Hassan Ali Mohammad, spent three months in IBDAA and took courses in English language, basic computer programmes (including photo shop), customer services, business and sales and leadership skills. He says he's benefited most from the English and the computer courses he took.
Yasser Omar Al Bariki, UAE University student, explained that UAE schools and universities do not focus on English or computer skills as much as they should. "They concentrate on one's major and ignore any other weaknesses or gaps that the student may be facing. IBDAA does us (UAE nationals) a favour by preparing us for the market, especially in the private sector which is more challenging for us."
Abdullah Bafaraj, took marketing, computer skills (designing) and English courses with IBDAA immediately upon graduating from the UAE University. He currently works as an inspector in the Ministry of Labour. He said that the courses, have greatly increased his confidence. "After taking just a few courses I feel a huge improvement in my abilities," said Bafaraj. "I feel that I got an opportunity to enhance my experiences and learnt that my abilities can be stretched even further.
"My next plan is to get to a higher position and take more courses, especially in design, mapping and geographical information system, which I enjoy very much."
A video of IBDAA's objectives, was shown to the participating audience.
IBDAA graduate Abdul Aziz Mohammad Al Rumaithy said that, IBDAA had widened his scope and increased his confidence. Rumaithy, a UAE University graduate, has successfully completed courses from IBDAA in sales, business and leadership skills. He was working as a volunteer for IBDAA, as well as serving as a public notary at the Al Ain Court. As a result of his commitment and hardwork he was chosen as a speaker.
When asked his opinion on the ratio of UAE women to men in the academic field and workforce, Rumaithy explained that men are more flexible, travel easily and can work in places like the police and in offshore positions.
"Women are not as flexible and are mostly in academic and teaching fields, which explains the ratio of over 300 females among the 440 graduates," he said. "Women in general stay at home more. I am not against women working, educating and improving themselves. I believe they can perform better than men at times. I just think women should be more particular when taking up jobs."
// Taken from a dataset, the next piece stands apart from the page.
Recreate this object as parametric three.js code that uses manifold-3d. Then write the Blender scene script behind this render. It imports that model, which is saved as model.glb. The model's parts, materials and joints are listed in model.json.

Following the IBDAA graduation speech, gifts were presented to graduates' employers. Some of the names included Mohammad Al Dahari of the Ministry of Justice, Khalid Al Fahem of the Al Fahim Group, Rania Ebrahim of Schlumberger and Mohammad Ouda, general manager of Eisa Ouda Law Offices.
IBDAA programme duration
The programme lasts 28 weeks and is completed in three phases. The Ministry of Presidential Affairs covers the training expenses and provides a monthly payment for each trainee for phases One and Two.
General Courses: The students have eight weeks of human resource development in:
- International Computer Driving Licence (ICDL)
- International English for Speakers of Other Languages (IESOL)
- Business Communication Skills
- Typing (Arabic and English)
- Career Guidance
- Arabic Business Writing
- Customer Care
- Creative Thinking and Problem Solving
- Team Work
- Time Management
- Presentation Skills
- Introduction to Quality Management
- Introduction to e-commerce, e-learning and e-government
Specialised Courses: The students and employers are given the opportunity to have 10 weeks of human resource development in courses, which are certified in various vocational business areas, such as:
- Customer Service
- Office Procedures
- Public Relations
- Personnel Support, Human Resource Management
- Travel and Tourism
- Purchasing and Supply Purchasing
- Sales and Marketing
- Occupational Safety
- Business Communication
- Quality Assurance
Internship: 10 weeks of on-the-job training.
This phase involves training by the employer. A monthly payment is given, with a final assessment based on a review of the candidate's performance conducted at the end of the 10-week phase. The assessment determines the suitability and potential of the candidate.